FCA aims on affordable lending nigh on impossible
There has been much written and debated lately about how to properly regulate the high-cost short-term credit (HCSTC) sector.
This sector includes payday lending, along with other high-cost lending such as rent-to-own, home credit and catalogue credit, as well as costly bank overdrafts.
In its 2018-19 Business plan published on April 9, the Financial Conduct Authority (FCA) stated that for low-income, high-risk consumers, borrowing remains expensive and the consequences can create harm for consumers, and the FCA reaffirmed its commitment to look at solutions designed to increase the choice and availability of alternatives to high-cost credit.
The FCA already has stepped in to regulate the payday lending sector, seeking to find the appropriate balance between ensuring access to credit remains and protecting customers from unaffordable loans.

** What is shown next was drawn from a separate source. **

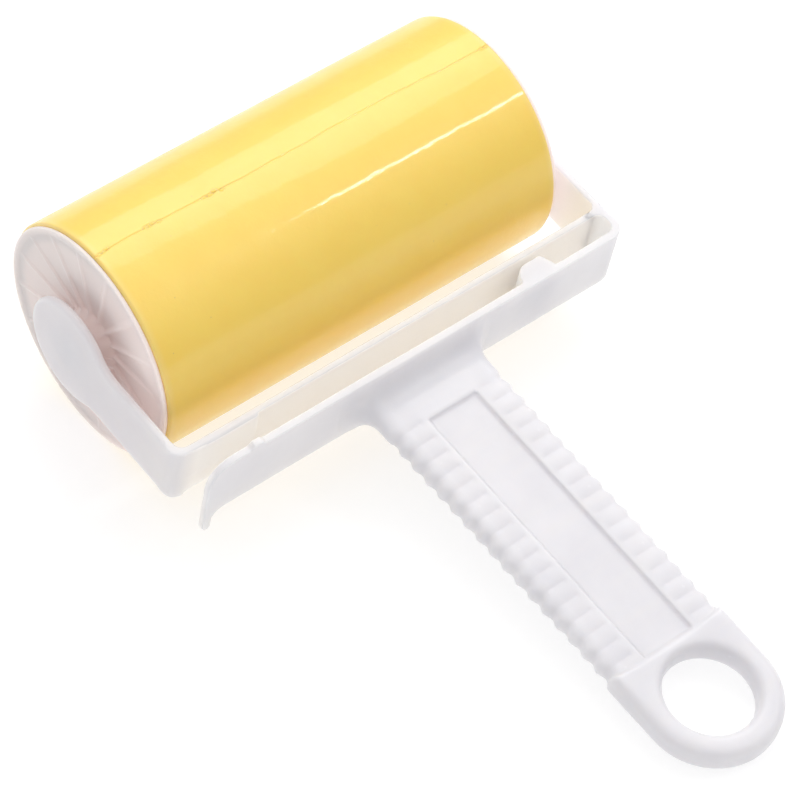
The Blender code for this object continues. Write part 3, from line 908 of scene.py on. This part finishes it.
def sticky_gel():
    """Tacky yellow gel: glossy, slightly see-through, cloudy, with its seam and caught dust."""
    mat, tree, shader = new_material("sticky_gel", IOR=1.47, Subsurface_Weight=0.22,
                                     Subsurface_Scale=0.0012, Coat_Weight=0.45,
                                     Coat_Roughness=0.07)
    shader.inputs["Subsurface Radius"].default_value = (1.0, 0.55, 0.12)
    where = millimetres(tree)
    apart = add_node(tree, "ShaderNodeSeparateXYZ", {0: where})
    x, y, z = apart.outputs
    clouds = remap(tree, grain(tree, where, 11.0, 4.0, 0.6), 0.35, 0.65, 0.0, 1.0)
    colour = mix_colours(tree, clouds, GEL_DEEP, GEL_PALE)
    from_end = maths(tree, "SUBTRACT", SLEEVE_L / 2, maths(tree, "ABSOLUTE", x))
    thin = remap(tree, from_end, 0.2, 2.2, 0.4, 0.0)
    colour = mix_colours(tree, thin, colour, GEL_EDGE)
    seam_near = seam_mask(tree, x, y, z)
    colour = mix_colours(tree, seam_near, colour, SEAM_COLOUR)
    dust = add_node(tree, "ShaderNodeTexVoronoi", {"Vector": where, "Scale": 0.16})
    dots = remap(tree, dust.outputs["Distance"], 0.018, 0.034, 0.5, 0.0)
    colour = mix_colours(tree, dots, colour, DUST_COLOUR)
    tree.links.new(colour, shader.inputs["Base Color"])
    smears = grain(tree, where, 9.0, 5.0, 0.65)
    tree.links.new(remap(tree, smears, 0.35, 0.7, 0.36, 0.46), shader.inputs["Roughness"])
    ripple = bump(tree, grain(tree, where, 2.6, 2.0), 0.00012, 0.30)
    tree.links.new(bump(tree, grain(tree, where, 0.6, 2.0), 0.00004, 0.6, ripple),
                   shader.inputs["Normal"])
    return mat


def seam_mask(tree, x, y, z):
    """1 in a thin line where the surface dips at the seam, found from its radius."""
    radius = axis_distance(tree, y, z)
    dip = remap(tree, radius, SLEEVE_R - 0.17, SLEEVE_R - 0.26, 0.0, 0.35)
    inside = maths(tree, "LESS_THAN", maths(tree, "ABSOLUTE", x), SLEEVE_L / 2 - 1.0)
    above = maths(tree, "GREATER_THAN", z, SLEEVE_R * 0.9)
    return maths(tree, "MULTIPLY", dip, maths(tree, "MULTIPLY", inside, above))


def core_plastic():
    """Extruded off-white tube: fine lines along its length and a dull surface."""
    mat, tree, shader = new_material("core_plastic", IOR=1.47)
    where = millimetres(tree)
    along = add_node(tree, "ShaderNodeMapping", {"Vector": where, "Scale": (0.03, 1.6, 1.6)})
    lines = grain(tree, along.outputs[0], 1.0, 5.0, 0.6)
    clouds = grain(tree, where, 9.0)
    colour = mix_colours(tree, clouds, (0.76, 0.75, 0.74), (0.83, 0.82, 0.81))
    colour = mix_colours(tree, remap(tree, lines, 0.45, 0.7, 0.0, 0.4), colour, (0.70, 0.69, 0.67))
    tree.links.new(colour, shader.inputs["Base Color"])
    tree.links.new(remap(tree, lines, 0.3, 0.7, 0.42, 0.58), shader.inputs["Roughness"])
    tree.links.new(bump(tree, lines, 0.00005, 0.5), shader.inputs["Normal"])
    return mat


def floor_paper():
    """Plain pale studio paper with a faint tooth."""
    mat, tree, shader = new_material("floor_paper", Roughness=0.85, Specular_IOR_Level=0.1,
                                     Emission_Strength=FLOOR_GLOW)
    shader.inputs["Emission Color"].default_value = (1, 1, 1, 1)
    where = millimetres(tree)
    tooth = grain(tree, where, 1.4, 4.0)
    colour = mix_colours(tree, tooth, (0.41, 0.41, 0.41), (0.44, 0.44, 0.44))
    tree.links.new(colour, shader.inputs["Base Color"])
    tree.links.new(bump(tree, tooth, 0.00005, 0.2), shader.inputs["Normal"])
    return mat


# ---- pieces -------------------------------------------------------------------------
def build_pieces():
    white = moulded_plastic("frame_plastic", *FRAME_WHITES, 0.36, True)
    cap_white = moulded_plastic("cap_plastic", *CAP_WHITES, 0.42, False)
    yoke = fuse([front_wall(), arm(1, WALL_FRONT + WALL_TURN_R - 0.4), pivot(1),
                 bar_root(), handle_grip(), hang_ring()])
    add_unevenness(yoke, (26.0, 0.10), (6.0, 0.02))
    place("yoke_moulding", yoke, "yoke", "frame_plastic", white,
          "front_wall", "right_arm", "right_pivot", "handle_grip", "hang_ring")
    flex = fuse([spring_bar(), spring_bar_pad(), arm(-1, CORNER_END_Y - 0.4), pivot(-1)])
    add_unevenness(flex, (22.0, 0.10), (6.0, 0.02))
    place("flex_moulding", flex, "leaf", "frame_plastic", white,
          "spring_bar", "left_arm", "left_pivot")
    place("gel_sleeve", gel_sleeve(), "drum", "sticky_gel", sticky_gel(), "sticky_sleeve")
    for side, node in ((-1, "left_end_cap"), (1, "right_end_cap")):
        cap = place("ribbed_" + node, end_cap(side), "drum", "cap_plastic", cap_white, node)
        cap.data.set_sharp_from_angle(angle=radians(50))
    core = frame["nodes"]["core_tube"]
    core.data.materials.clear()
    core.data.materials.append(core_plastic())


# ---- studio -------------------------------------------------------------------------
def build_floor():
    size = 4.0
    bm = bmesh.new()
    bmesh.ops.create_grid(bm, x_segments=8, y_segments=8, size=size / 2)
    mesh = bpy.data.meshes.new("studio_floor")
    bm.to_mesh(mesh)
    bm.free()
    mesh.materials.append(floor_paper())
    floor = bpy.data.objects.new("studio_floor", mesh)
    bpy.context.scene.collection.objects.link(floor)


def aim(azimuth, elevation, distance, target):
    """A place seen from the target at this azimuth and elevation, facing the target."""
    az, el = radians(azimuth), radians(elevation)
    away = Vector((sin(az) * cos(el), -cos(az) * cos(el), sin(el)))
    turn = away.to_track_quat("Z", "Y").to_matrix().to_4x4()
    return Matrix.Translation(target + away * distance) @ turn


def strip_place():
    """The strip light's place: its long side runs from STRIP_START along STRIP_RUN."""
    along = Vector(STRIP_RUN).normalized()
    middle = Vector(STRIP_START) + along * STRIP_LENGTH / 2
    away = middle - DRUM_CENTRE
    away = (away - along * away.dot(along)).normalized()
    turn = Matrix((along, away.cross(along), away)).transposed().to_4x4()
    return Matrix.Translation(middle) @ turn


def add_softbox(name, where, size, radiance):
    """A rectangular light; its power follows from how bright its face looks."""
    light = bpy.data.lights.new(name, "AREA")
    light.shape = "RECTANGLE"
    light.size, light.size_y = size
    light.energy = radiance * pi * size[0] * size[1]
    lamp = bpy.data.objects.new(name, light)
    bpy.context.scene.collection.objects.link(lamp)
    lamp.matrix_world = where


def build_lights():
    add_softbox("key_softbox", aim(*KEY_FROM, DRUM_CENTRE), KEY_SIZE, KEY_RADIANCE)
    add_softbox("strip_light", strip_place(), (STRIP_LENGTH, STRIP_WIDTH), STRIP_RADIANCE)


def build_world():
    """Pale surround, a little dimmer low down in front."""
    world = bpy.data.worlds.new("studio")
    bpy.context.scene.world = world
    world.use_nodes = True
    tree = world.node_tree
    direction = tree.nodes.new("ShaderNodeTexCoord").outputs["Generated"]
    apart = add_node(tree, "ShaderNodeSeparateXYZ", {0: direction})
    across = maths(tree, "MULTIPLY", apart.outputs[0], 0.45)
    behind = remap(tree, maths(tree, "ADD", apart.outputs[1], across), -0.6, 0.8, 0.0, 0.32)
    height = remap(tree, apart.outputs[2], 0.1, 0.9, 0.0, 1.0)
    light = maths(tree, "MAXIMUM", behind, height)
    colour = mix_colours(tree, light, SKY_LOW, SKY_HIGH)
    background = tree.nodes["Background"]
    tree.links.new(colour, background.inputs["Color"])
    background.inputs["Strength"].default_value = SKY_STRENGTH


def build_camera():
    data = bpy.data.cameras.new("camera")
    data.lens = CAMERA_LENS
    data.sensor_width = 36
    data.clip_start = 0.05
    data.clip_end = 20
    camera = bpy.data.objects.new("camera", data)
    bpy.context.scene.collection.objects.link(camera)
    camera.location = CAMERA_AT
    camera.rotation_euler = Euler([radians(turn) for turn in CAMERA_TURN])
    bpy.context.scene.camera = camera
    bpy.context.scene.view_settings.view_transform = "Standard"


build_pieces()
build_floor()
build_lights()
build_world()
build_camera()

The approach it took was to institute certain price caps and require firms to go through an extensive authorisation process, which included examining their affordability standards and methods for ensuring customers were treated fairly.
As a result of this process, we’ve seen both prices for loans and customers’ default rates drop significantly. We’ve also seen the overall market serving this segment of borrowers shrink considerably – a necessary outcome of the caps, although the FCA has acknowledged that it must be very careful not to cause too much constriction in the marketplace, which would do real harm to consumers.
One of the areas the FCA now is looking at is whether there is a way to create even more affordable loans to meet the needs of higher-risk borrowers. Clearly, the myth that there are low-cost credit products that can be provided to low-income, high-risk consumers continues to be perpetuated, but no actual solutions with any scalability (at least without the need for huge subsidies) have been devised, except on a very small local scale.
There are two fundamentals truths: low-cost credit requires subsidy, and often the borrowers do not repay since they see such schemes as free money. These lessons are ones the FCA should remember as it moves forward with its plans to look at solutions designed to increase the choice and availability of alternatives to high-cost credit.
Many have tried to find ways to serve higher-risk borrowers at a low cost. The results of a loan guarantee fund for Credit Unions were such that more than four out of five original funders were not willing to replenish the fund. Ladywood Community Credit Union was given £11,500 funding, but was only able to issue 20 loans a year; 10 percent of loans were written off and 23 percent were over three months in arrears.
The Labour government set up a £120m growth fund that ran from July 2006 to October 2010. In total, 329,888 loans were made in targeted communities, with a value of over £137m. Operating costs were between £60 and £75 per loan. The cost of administering the scheme totalled £40.8m, with the additional social cost of lending estimated at £14.3m.
The National Housing Federation set up another scheme called My Home Finance in 2010 with the backing of the Royal Bank of Scotland, 26 housing associations and the Department for Work and Pensions.
The idea was that it would offer fair loans at fair prices (representative APR 98.94 percent) but, after scaling back its original high street presence, it failed to grow loan numbers as expected and, in 2013 and 2014, it reported operating losses of more than £2.1m and failed in 2015. The outstanding housing association investment, worth £3.5m, is unlikely ever to be repaid.
The coalition government made a further investment of £38m over the three years to 2015 into Credit Unions, in addition to £13m invested in 2011-12. The intention was that credit unions should thereafter be fully financially sustainable with no more subsidies. That did not happen.
So yes, low cost loans can be made available, but government (or someone) has to subsidise them. And even with subsidies, they operate less efficiently and with less coverage than the existing commercial sector.
If the FCA is true to its beliefs on affordable lending, it will have to accept that affordable lending (in the way the FCA defines it) to low-income, high-risk consumers is nigh on impossible. Instead, the FCA should expand the good work it has already done with the payday sector to other forms of high-cost credit. Bringing that work and its learnings to other sectors of the market will allow for the creation and consistent enforcement of affordability standards in all areas of the market to ensure consumers have access to fair, responsible credit.